Hier bleibt die BaFin hart: Clawbacks sind erstmals ab dem 1. März in Deutschland für die Gruppe der Risk Taker einzuführen. Für diese galten bisher nur Vorschriften zur Anwendung eines Deferrals, also der Zurückbehaltung eines Teils des Bonus über einen festgelegten Zeitraum. Lediglich dieser geparkte Anteil konnte gekürzt oder komplett gestrichen werden. Nun wurde der ursprüngliche Inhalt des Konsultationsentwurfs sogar weiter verschärft.

Ursprünglich sollten Clawbacks bis zu einem Jahr nach Ende des Deferral - beziehungsweise bis zum Ende der Aufschubfrist von in Instrumenten gezahlter Vergütung - greifen, also mindestens vier bis sechs Jahre nach Bonusgewährung. Jetzt wurde die Frist um ein zusätzliches Jahr verlängert - also bis zu zwei Jahre nach Ende des letzten Deferral-Zeitraums. Unterliegt ein Bonus zum Beispiel einem fünfjährigen Deferral, so können Bonusanteile nun bis zu sieben Jahre nach Bonusgewährung zurückgefordert werden. Die tatsächliche Umsetzung dieser Anforderungen in bestehende Arbeitsverträge dürfte für viele Institute herausfordernd und zeitintensiv werden.

Noch keine vollkommene Entwarnung

Der Umstand, dass zum neuen Entwurf der IVV noch keine überarbeitete Fassung der Auslegungshilfe veröffentlicht wurde, birgt ohnehin noch eine gewisse Brisanz. Sind es doch teilweise die Detailbestimmungen der Auslegungshilfe, die auf den ersten Blick allgemein formulierte Forderungen der IVV für Institute verkomplizieren.

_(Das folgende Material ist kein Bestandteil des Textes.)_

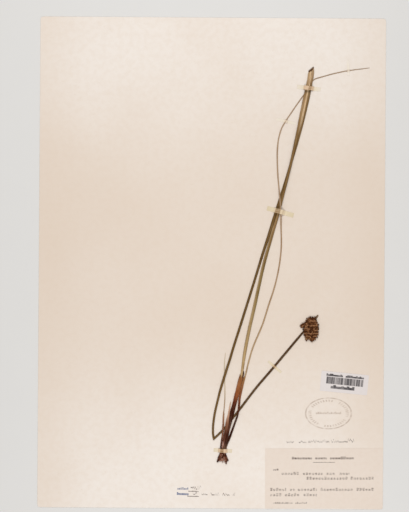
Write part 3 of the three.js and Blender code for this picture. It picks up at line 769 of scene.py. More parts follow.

Ein Beispiel besteht in der Begrenzung des maximalen Anteils der variablen Vergütung auf ein Drittel der Gesamtvergütung von Mitarbeitern der Kontrolleinheiten wie Risikomanagement, Personal oder Compliance. Diese wird so explizit nur in der Auslegungshilfe zur IVV gefordert, die Stand heute aber nur für den Konsultationsentwurf des Sommers 2016 veröffentlicht wurde. Insofern besteht bei manchen Detailfragen noch Unsicherheit mit Blick auf die endgültige Position.